In parallel, Taiwan Semiconductor Manufacturing Company (TSMC) raised its full-year capex guidance at 06:14 UTC to $60–64 billion from $52–56 billion, signaling even stronger-than-expected demand for advanced chips, especially for AI and high-performance computing. This is a bullish signal for global semiconductor equipment makers, AI hardware providers, and Taiwan’s broader tech sector, while also reinforcing the strategic centrality of Taiwan’s fabs at a time of mounting U.S.–China and now U.S.–Iran tensions.

Over the next 24–48 hours, key watch points include: (1) any on-record White House, Pentagon, or NSC comment confirming, denying, or downplaying the Kharg and nuclear strike options; (2) IRGC or Iranian leadership statements that reference Kharg, nuclear sites, or promise symmetrical retaliation against U.S. bases or Gulf energy infrastructure; (3) observable U.S. force posture changes—amphibious shipping, Marines, or special operations units maneuvering toward the northern Gulf; and (4) oil price and tanker insurance reactions in Asian and European trading as markets reassess the probability of direct attacks on Iran’s core export facilities.

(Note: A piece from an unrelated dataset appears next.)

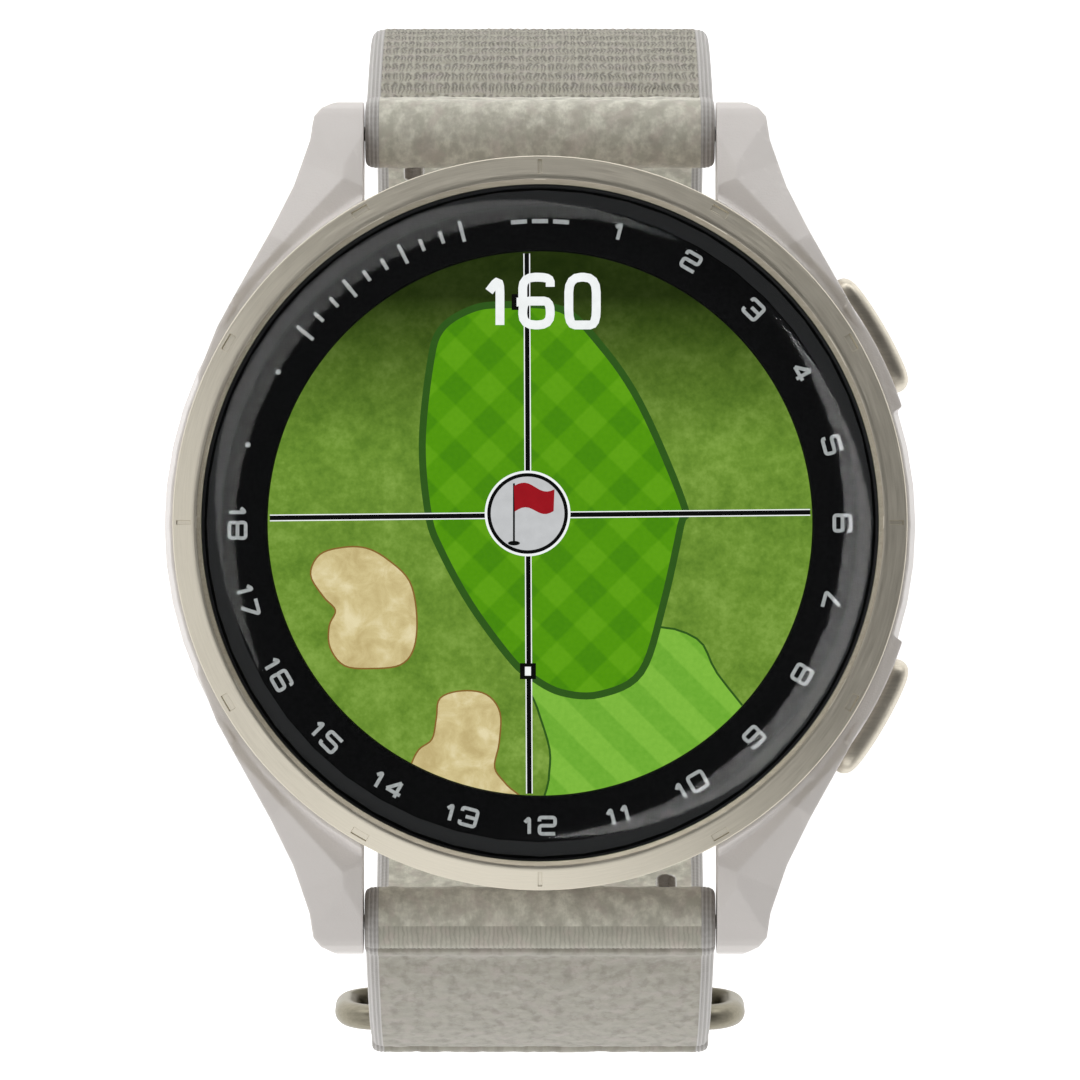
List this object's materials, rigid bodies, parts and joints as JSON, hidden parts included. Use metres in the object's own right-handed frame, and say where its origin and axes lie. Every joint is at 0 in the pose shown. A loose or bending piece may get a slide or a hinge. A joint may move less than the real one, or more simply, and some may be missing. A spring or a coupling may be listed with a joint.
{
  "type": "golf gps watch",
  "caption": "Round golf watch with a colour display, numbered ring, metal bezel, faceted lugs, two push buttons and a fabric strap closed through a wire loop.",
  "frame": {"origin": "centre of the sensor window's flat outer face, which lies against the wrist", "axes": "+Z out of the display, +Y towards 12 o'clock, +X towards 3 o'clock, where the buttons are"},
  "size_m": [0.0426, 0.0606, 0.0546],
  "materials": {
    "ivory_polymer": "satin, very slightly pearly",
    "champagne_metal": "champagne tint, brushed along its length",
    "cover_glass": "polished, edge curved",
    "black_print": "black print under glass",
    "display": null,
    "black_rubber": "matt",
    "grey_plastic": "fine texture",
    "green_board": "glass fibre board",
    "foil": "foil pouch",
    "steel": "bright",
    "gold_contact": "gold plated",
    "sensor_glass": "dark, polished",
    "strap_fabric": "knitted nylon, soft",
    "hook_fabric": "hook tape",
    "tab_polymer": "matt"
  },
  "bodies": {
    "case": {"case_body": "ivory_polymer", "bezel": "champagne_metal", "cover_lens": "cover_glass", "lens_gasket": "black_rubber", "dial_ring": "black_print", "display_panel": "display", "display_frame": "grey_plastic", "gps_antenna": "gold_contact", "main_board": "green_board", "battery": "foil", "vibration_motor": "steel", "sensor_board": "green_board", "sensor_window": "sensor_glass", "back_cover": "grey_plastic", "charging_port": "black_rubber", "back_cover_seal": "black_rubber", "back_screw_1": "steel", "back_screw_2": "steel", "back_screw_3": "steel", "back_screw_4": "steel", "upper_button_spring": "steel", "lower_button_spring": "steel", "upper_button_seal": "black_rubber", "lower_button_seal": "black_rubber", "upper_switch": "black_rubber", "lower_switch": "black_rubber", "upper_bar_tube": "steel", "lower_bar_tube": "steel", "upper_bar_fixed_tip": "steel", "lower_bar_fixed_tip": "steel", "upper_bar_spring": "steel", "lower_bar_spring": "steel"},
    "upper_button": {"upper_button": "champagne_metal", "upper_button_clip": "steel"},
    "lower_button": {"lower_button": "champagne_metal", "lower_button_clip": "steel"},
    "upper_lever": {"upper_bar_lever": "steel"},
    "lower_lever": {"lower_bar_lever": "steel"},
    "short_strap": {"short_strap": "strap_fabric", "strap_ring": "champagne_metal"},
    "long_strap_front": {"long_strap_front": "strap_fabric"},
    "long_strap_back": {"long_strap_back": "strap_fabric"},
    "tail": {"tail": "strap_fabric", "hook_pad": "hook_fabric", "pull_tab": "tab_polymer"}
  },
  "joints": [
    {"name": "upper_button_press", "type": "slide", "parent": "case", "child": "upper_button", "axis": [-0.866, -0.5, 0], "range_m": [0, 0.0005], "stiffness_N_per_m": 2000, "springref_m": -0.0005, "deforming": ["upper_button_spring"]},
    {"name": "lower_button_press", "type": "slide", "parent": "case", "child": "lower_button", "axis": [-0.866, 0.5, 0], "range_m": [0, 0.0005], "stiffness_N_per_m": 2000, "springref_m": -0.0005, "deforming": ["lower_button_spring"]},
    {"name": "upper_lever_slide", "type": "slide", "parent": "case", "child": "upper_lever", "axis": [1, 0, 0], "range_m": [0, 0.0013], "stiffness_N_per_m": 1000, "springref_m": -0.001, "deforming": ["upper_bar_spring"]},
    {"name": "lower_lever_slide", "type": "slide", "parent": "case", "child": "lower_lever", "axis": [-1, 0, 0], "range_m": [0, 0.0013], "stiffness_N_per_m": 1000, "springref_m": -0.001, "deforming": ["lower_bar_spring"]},
    {"name": "strap_sway", "type": "hinge", "parent": "case", "child": "short_strap", "pos_m": [0, -0.0225, 0.0028], "axis": [1, 0, 0], "range_deg": [-10, 10]},
    {"name": "long_strap_swing", "type": "hinge", "parent": "case", "child": "long_strap_front", "pos_m": [0, 0.0225, 0.0028], "axis": [1, 0, 0], "range_deg": [-6.5, 6.5]},
    {"name": "long_strap_bend", "type": "hinge", "parent": "long_strap_front", "child": "long_strap_back", "pos_m": [0, 0.016, -0.04155], "axis": [1, 0, 0], "range_deg": [-6.5, 6.5]},
    {"name": "tail_peel", "type": "hinge", "parent": "long_strap_back", "child": "tail", "pos_m": [0, -0.0273, -0.0249], "axis": [-1, 0, 0], "range_deg": [0, 55]}
  ],
  "couplings": [
    {"joint": "long_strap_swing", "follows": "strap_sway", "ratio": 0.6307},
    {"joint": "long_strap_bend", "follows": "strap_sway", "ratio": -0.6145}
  ]
}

**MARKET IMPACT ASSESSMENT:**
Trump’s reported Iran options raise tail-risk of direct attacks on Iranian oil export infrastructure, with potential for further upside in crude, gold, and defense names, and pressure on risk assets and EM FX. TSMC’s capex hike is bullish for AI and semiconductor equipment makers, supportive for Taiwan equities, and may reinforce expectations of sustained high-end chip demand, with knock-on effects for U.S. tech mega-caps. Russia’s strikes on Ukrainian drone facilities marginally affect defense and UAV-related risk but are unlikely to move broad markets near term.